A Devastating Toll
Wildfires continue to devastate the Los Angeles area, with the 17,200-acre Palisades Fire and a new blaze in the Hollywood Hills wreaking havoc. These fires, the most destructive in the city’s history, have claimed at least ten lives and scorched more than 27,000 acres, including parts of the affluent Pacific Palisades, where homes average $2 million. Economic damages are mounting, with AccuWeather projecting costs up to $57 billion—outpacing the 2023 Hawaii wildfires but falling short of the 2020 West Coast infernos.

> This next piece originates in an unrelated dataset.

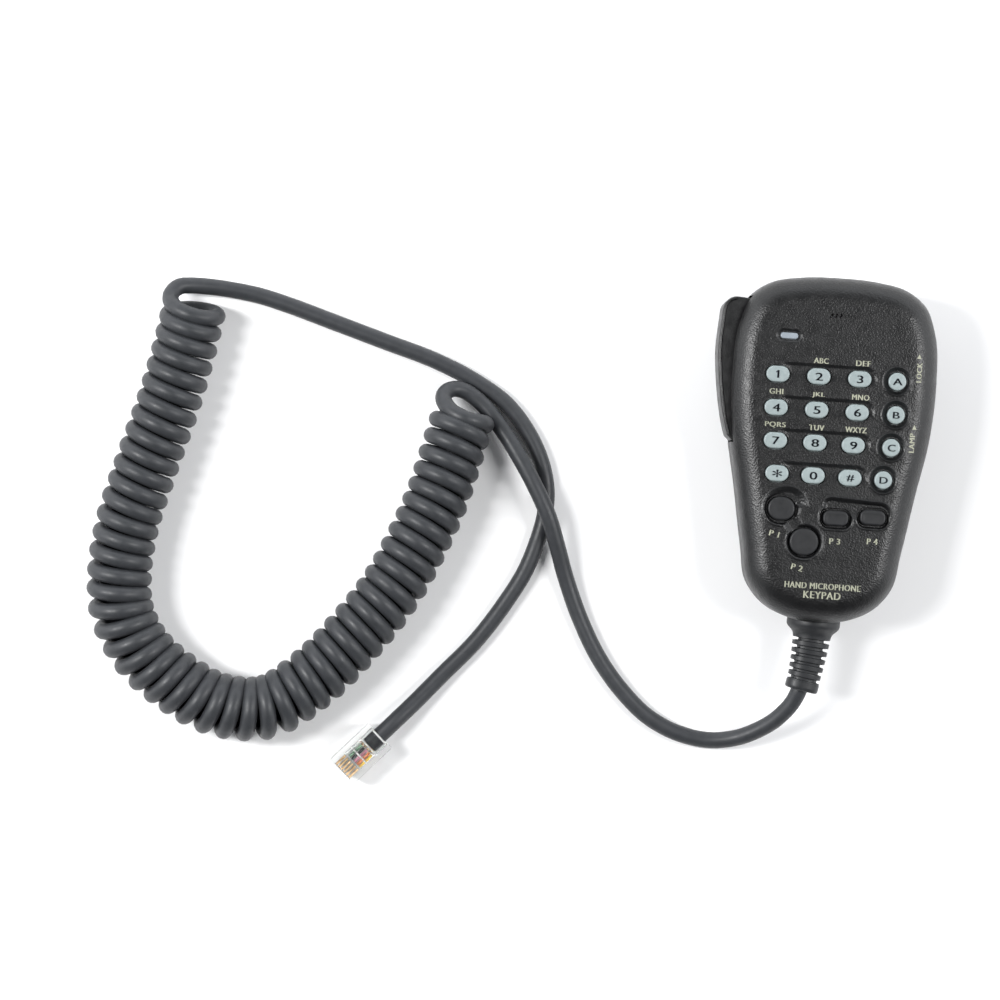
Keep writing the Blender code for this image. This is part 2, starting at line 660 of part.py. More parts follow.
def make_cord_clamp():
    clamp = boxed("cord_clamp", (-5, -50.8, REAR_INNER_Z + GAP), (5, -47.8, 16.5), "screw_steel", edge=0.4)
    hole = turned("clamp_hole", ((0, 4), (2.6, 4), (2.6, -4), (0, -4)), relief_place(-9.4), 20)
    boolean(clamp, as_cutter(hole), "DIFFERENCE")


# ---------------------------------------------------------------- keys, lever and switches


def program_radius(size):
    """Wide program buttons have squarer ends than the round ones."""
    return min(size) / 2 if size[1] > 5 else 1.7


def key_sections(size, radius, top):
    width, height = size
    flange_low, flange_high = KEY_FLANGE_Z
    lip = 2 * KEY_FLANGE_LIP
    return (
        (KEY_POST, KEY_POST, None, KEY_POST_LOW_Z), (KEY_POST, KEY_POST, None, flange_low),
        (width + lip, height + lip, radius + KEY_FLANGE_LIP, flange_low),
        (width + lip, height + lip, radius + KEY_FLANGE_LIP, flange_high),
        (width, height, radius, flange_high), (width, height, radius, top - 0.35),
        (width - 0.7, height - 0.7, radius - 0.35, top),
    )


def make_keys():
    for y, centres, names in zip(KEY_ROW_Y, KEY_ROW_X, KEY_NAMES):
        for column, (x, name) in enumerate(zip(centres, names)):
            size = LETTER_KEY if column == 3 else DIGIT_KEY
            key = stepped(name, key_sections(size, min(size) / 2, KEY_TOP_Z), upright_at(x, y))
            finish_object(key, "key_plastic")
    for name, ((x, y), size) in PROGRAM_BUTTONS.items():
        sections = key_sections(size, program_radius(size), PROGRAM_TOP_Z)
        finish_object(stepped(name, sections, upright_at(x, y)), "button_rubber")


def make_top_keys():
    """Two keys in the top wall, which press towards -Y."""
    for name, x in TOP_KEY_X.items():
        place = upright_at(x, 0, TOP_KEY_Z) @ Matrix.Rotation(math.radians(-90), 4, "X")
        sections = (
            (2.4, 2.0, 0.5, 31.5), (2.4, 2.0, 0.5, 32.4), (8.0, 4.8, 0.8, 32.4), (8.0, 4.8, 0.8, 33.5),
            (6.6, 3.2, 1.0, 33.5), (6.6, 3.2, 1.0, 36.4), (6.0, 2.6, 0.7, 36.8),
        )
        finish_object(stepped(f"button_{name}", sections, place), "button_rubber")


def make_sliders():
    """Two slide switches in the right-hand wall, which move towards +Y."""
    for name, (x, y) in SLIDE_AT.items():
        place = upright_at(x, y, SLIDE_Z) @ Matrix.Rotation(math.radians(90), 4, "Y")
        sections = (
            (3.6, 6.0, 0.3, -4.4), (3.6, 6.0, 0.3, -3.1), (2.0, 3.6, 0.3, -3.1), (2.0, 3.6, 0.3, -0.8),
            (1.5, 3.1, 0.2, -0.5),
        )
        finish_object(stepped(f"{name}_slider", sections, place), "button_rubber")


def lever_outline():
    centre, radius = LEVER_TOP_CORNER
    corner = [
        (centre[0] + radius * math.cos(angle), centre[1] + radius * math.sin(angle))
        for angle in np.radians(np.linspace(95, 175, 6))
    ]
    outer = [tuple(point) for point in spread_evenly(smooth_curve(LEVER_OUTER), 14)]
    return np.array(corner + outer + list(LEVER_INNER))


def make_lever():
    pivot = upright_at(*LEVER_PIVOT)
    lever = prisms("ptt_lever", [(lever_outline() - np.array(LEVER_PIVOT), *LEVER_Z)])
    lever.matrix_world = pivot
    x, y = LEVER_PIVOT
    bore = prisms("lever_bore", [(circle(LEVER_PIVOT, PIN_R + GAP, 16), 8, 26)])
    boolean(lever, as_cutter(bore), "DIFFERENCE")
    room = block((x - 2.7, y - 4.0, SPRING_Z[0] - 0.8), (x + 3.4, y + 3.6, SPRING_Z[1] + 0.8))
    boolean(lever, as_cutter(prisms("spring_room", [room])), "DIFFERENCE")
    finish_object(lever, "lever_plastic")

    top, foot = LEVER_Z[1] + 0.5, REAR_INNER_Z + 0.5
    profile = ((0, top), (PIN_R - 0.2, top), (PIN_R, top - 0.2), (PIN_R, foot), (0, foot))
    finish_object(turned("ptt_pin", profile, pivot, steps=16), "screw_steel")


def make_lever_spring():
    """A torsion spring round the pin, with one leg towards the lever and one into the case."""
    x, y = LEVER_PIVOT
    per_turn = 9
    turns = [(x + 0.4, y + 10.2, SPRING_Z[1]), (x + 1.3, y + 4.0, SPRING_Z[1])]
    for k in range(SPRING_TURNS * per_turn + 1):
        share = k / (SPRING_TURNS * per_turn)
        angle = -2 * math.pi * SPRING_TURNS * share
        z = SPRING_Z[1] + (SPRING_Z[0] - SPRING_Z[1]) * share
        turns.append((x + SPRING_R * math.cos(angle), y + SPRING_R * math.sin(angle), z))
    turns.append((x + SPRING_R + 0.1, y - 4.5, SPRING_Z[0]))
    curve = bpy.data.curves.new("ptt_spring", "CURVE")
    curve.dimensions = "3D"
    curve.bevel_depth = SPRING_WIRE_R * MM
    curve.bevel_resolution = 0
    curve.use_fill_caps = True
    spline = curve.splines.new("POLY")
    spline.points.add(len(turns) - 1)
    for target, point in zip(spline.points, turns):
        target.co = (*(Vector(point) * MM), 1)
    obj = bpy.data.objects.new("ptt_spring", curve)
    PARTS.objects.link(obj)
    curve.materials.append(PALETTE["screw_steel"])


# ---------------------------------------------------------------- cord and plug


def make_cord():
    relief_face = relief_place(RELIEF_END[1] + GAP)
    start = relief_face.translation / MM
    outwards = relief_face.to_3x3() @ Vector((0, 0, 2))
    lead = [tuple(start), tuple(start + outwards), *LEAD_ROUTE]
    tube("cord_lead", lead, CORD_POINT_EVERY, CORD_D, "cord_rubber", 2)
    coil = [(x, y, COIL_Z) for x, y in COIL_ROUTE]
    tube("cord_coil", coil, COIL_POINT_EVERY, COIL_D, "cord_rubber", 3)
    plug = plug_place()
    middle_z = (PLUG_Z[0] + PLUG_Z[1]) / 2
    ends = [tuple(plug @ (Vector((0, -back, z)) * MM) / MM) for back, z in
            ((12, 4.0), (6, 5.2), (GAP, middle_z))]
    tube("cord_tail", [*TAIL_ROUTE, *ends], CORD_POINT_EVERY, CORD_D, "cord_rubber", 2)


def plug_place():
    """The plug's own frame: its +Y runs from its rear face to its nose, and Z is the table's."""
    return upright_at(*PLUG_AT) @ Matrix.Rotation(math.radians(PLUG_HEADING - 90), 4, "Z")


def contact_x(number):
    return (number - (CONTACT_COUNT - 1) / 2) * CONTACT_PITCH


def make_plug():
    width, length = PLUG_SIZE
    low, high = PLUG_Z
    body = prisms("plug_body", [block((-width / 2, 0, low), (width / 2, length, high))])
    body.matrix_world = plug_place()
    slots = []
    for number in range(CONTACT_COUNT):
        x = contact_x(number)
        back = CONTACT_BACK - CONTACT_SIZE[1] - 0.2
        slots.append(block((x - CONTACT_SLOT_W / 2, back, CONTACT_Z[0] - 0.3),
                           (x + CONTACT_SLOT_W / 2, length + 1, high + 1)))
    cutter = prisms("contact_slots", slots)
    cutter.matrix_world = plug_place()
    bevel(body, PLUG_NOSE_CHAMFER, segments=1)
    boolean(body, as_cutter(cutter), "DIFFERENCE")
    finish_object(body, "plug_clear")
    for number in range(CONTACT_COUNT):
        x = contact_x(number)
        half = CONTACT_SIZE[0] / 2
        foot = (x - half, CONTACT_BACK - CONTACT_SIZE[1], CONTACT_Z[0])
        blade = prisms(f"plug_contact_{number + 1}", [block(foot, (x + half, CONTACT_BACK, CONTACT_Z[1]))])
        blade.matrix_world = plug_place()
        finish_object(blade, "gold_contact")


def make_latch():
    """The springy tongue under the plug, with its origin on the line that it bends about."""
    place = plug_place() @ upright_at(0, PLUG_SIZE[1] - 0.8, PLUG_Z[0] - GAP)
    droop = Matrix.Rotation(math.radians(LATCH_DROOP), 4, "X")
    half = LATCH_WIDTH / 2
    ring = np.array(
        [(-half, 0), (-half, -6), (-half * 0.8, -7), (-half * 0.8, -LATCH_LENGTH),
         (half * 0.8, -LATCH_LENGTH), (half * 0.8, -7), (half, -6), (half, 0)]
    )
    latch = prisms("plug_latch", [(ring, -LATCH_THICK - 0.05, -0.05)])
    latch.matrix_world = place @ droop
    finish_object(latch, "plug_clear")


make_case(lever_opening(), relief_cutter())
make_case_screws()
make_hanger()
make_strain_relief()
make_board()
make_mat()
make_microphone()
make_window()
make_board_parts()
make_cord_clamp()
make_keys()
make_top_keys()
make_sliders()
make_lever()
make_lever_spring()
make_cord()
make_plug()
make_latch()
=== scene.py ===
import json
import math

import bmesh
import bpy
import numpy as np
from mathutils import Matrix, Vector
from mathutils.geometry import delaunay_2d_cdt


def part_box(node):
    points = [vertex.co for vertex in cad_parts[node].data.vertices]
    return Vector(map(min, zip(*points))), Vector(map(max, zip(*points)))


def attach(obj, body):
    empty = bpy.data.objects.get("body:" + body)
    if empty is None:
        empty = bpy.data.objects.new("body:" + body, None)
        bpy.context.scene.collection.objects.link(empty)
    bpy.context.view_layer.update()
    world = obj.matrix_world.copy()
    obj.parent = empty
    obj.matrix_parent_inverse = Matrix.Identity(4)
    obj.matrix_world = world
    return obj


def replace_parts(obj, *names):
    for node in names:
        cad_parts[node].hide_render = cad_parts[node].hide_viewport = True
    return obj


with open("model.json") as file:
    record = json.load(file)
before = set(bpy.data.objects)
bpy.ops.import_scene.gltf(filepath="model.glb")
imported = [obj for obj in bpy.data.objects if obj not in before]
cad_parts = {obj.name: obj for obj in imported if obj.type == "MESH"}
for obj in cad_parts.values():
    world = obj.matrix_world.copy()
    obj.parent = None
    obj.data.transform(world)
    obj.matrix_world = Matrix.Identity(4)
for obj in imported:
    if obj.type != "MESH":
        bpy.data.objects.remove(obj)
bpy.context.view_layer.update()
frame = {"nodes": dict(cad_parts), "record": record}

# Lengths are in millimetres and angles in degrees, and the helpers turn them into metres and
# radians. The handset lies on its back: +Z points up through the keys, +Y to its top end and
# +X to its right-hand side.
MM = 0.001
BODY = "handset"

# Camera, floor and lights, in metres
CAMERA_AT = (-0.08929, -0.03038, 1.0)
CAMERA_TURN = 3.8
CAMERA_LENS = 127.8
LIGHTS_AIM = (-0.09, -0.03, 0.01)
SOFTBOXES = (  # name, place, size and power
    ("left_softbox", (-0.78, 0.05, 0.86), (0.22, 0.5), 13.2),
    ("right_softbox", (0.60, 0.05, 0.86), (0.16, 0.45), 7.1),
)
SKY = {"Z": (0.3, 0.79, 3.5, 0.2), "Y": (-0.7, 0.05, 0.08, 0.7)}  # map_range() along each axis
SKY_COLOUR = (0.95, 0.97, 1.0, 1)
FLOOR_SIZE = 3

# Materials: a dark and a light colour, then the lowest and highest roughness
NOISE_RANGE = (0.35, 0.65)  # where most of a noise's values lie
BLACK = (0.0016, 0.0017, 0.002)
MOULDED_PLASTICS = {  # these start with the grain's size and depth
    "case_plastic": (0.46, 0.085, BLACK, (0.0031, 0.0032, 0.0036), (0.34, 0.42)),
    "lever_plastic": (0.5, 0.03, BLACK, (0.0055, 0.0056, 0.006), (0.34, 0.44)),
}
SATIN = {
    "button_rubber": ((0.0095, 0.01, 0.0112), (0.012, 0.0125, 0.0137), (0.45, 0.58)),
    "window_plastic": ((0.22, 0.25, 0.28), (0.25, 0.28, 0.31), (0.2, 0.3)),
    "cord_rubber": ((0.026, 0.028, 0.031), (0.031, 0.033, 0.0368), (0.4, 0.5)),
    "relief_rubber": ((0.0135, 0.0145, 0.0162), (0.018, 0.019, 0.0207), (0.4, 0.5)),
    "board_laminate": ((0.01, 0.1, 0.03), (0.015, 0.14, 0.045), (0.3, 0.45)),
    "mat_rubber": ((0.1, 0.1, 0.11), (0.13, 0.13, 0.14), (0.55, 0.7)),
    "chip_epoxy": ((0.012, 0.012, 0.013), (0.02, 0.02, 0.021), (0.4, 0.55)),
    "header_nylon": ((0.66, 0.64, 0.55), (0.72, 0.7, 0.6), (0.4, 0.5)),
    "led_resin": ((0.42, 0.03, 0.02), (0.5, 0.05, 0.03), (0.15, 0.25)),
    # plug_white also colours the thin strip along the plug's rear edge, which is a painted
    # highlight
    "plug_white": ((0.8, 0.8, 0.78), (0.88, 0.88, 0.86), (0.1, 0.2)),
    "wire_white": ((0.62, 0.64, 0.62), (0.7, 0.72, 0.7), (0.3, 0.4)),
    "wire_green": ((0.14, 0.24, 0.16), (0.2, 0.31, 0.22), (0.3, 0.4)),
    "wire_black": ((0.05, 0.05, 0.055), (0.08, 0.08, 0.085), (0.3, 0.4)),
    "wire_pink": ((0.62, 0.27, 0.36), (0.7, 0.34, 0.43), (0.3, 0.4)),
    "wire_red": ((0.66, 0.2, 0.09), (0.73, 0.26, 0.13), (0.3, 0.4)),
    "wire_yellow": ((0.85, 0.55, 0.08), (0.9, 0.62, 0.14), (0.3, 0.4)),
}
METALS = {
    "gold_contact": ((0.8, 0.56, 0.3), (0.9, 0.66, 0.4), (0.34, 0.46)),
    "screw_steel": ((0.46, 0.46, 0.47), (0.58, 0.58, 0.59), (0.24, 0.38)),
    "capsule_aluminium": ((0.66, 0.66, 0.67), (0.76, 0.76, 0.77), (0.3, 0.42)),
}
INKS = {"label_ink": (0.325, 0.33, 0.25), "digit_ink": (0.04, 0.049, 0.064)}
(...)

The ripple effects extend beyond physical destruction. Shares of Edison International, the utility serving Los Angeles, plunged 10% as investors brace for potential liabilities. Meanwhile, Hollywood has ground to a halt, with productions on major TV shows like Grey’s Anatomy and NCIS suspended. High-profile events, from Oscar nominations to blockbuster premieres, have been canceled or postponed, highlighting the wide-reaching economic impact.
Insurance Under Fire
California’s battered insurance market faces a critical stress test. Fires in 2017 and 2018 wiped out 25 years of insurer profits, prompting some providers to retreat from the state. The latest devastation threatens to accelerate this exodus, forcing homeowners into the California FAIR Plan, the state’s insurer of last resort.
More than 100,000 Californians lost coverage between 2019 and 2024, with State Farm dropping 70% of its customers in fire-prone areas. The FAIR Plan, designed as a safety net, may struggle to absorb increased demand. If additional funds are needed, private insurers operating in the state could be required to contribute, potentially driving up premiums statewide.
This volatile mix of escalating fire risks and a shrinking private insurance market underscores the economic fragility of California’s response to climate disasters. As the state grapples with these challenges, the stakes are clear: finding sustainable solutions is no longer optional.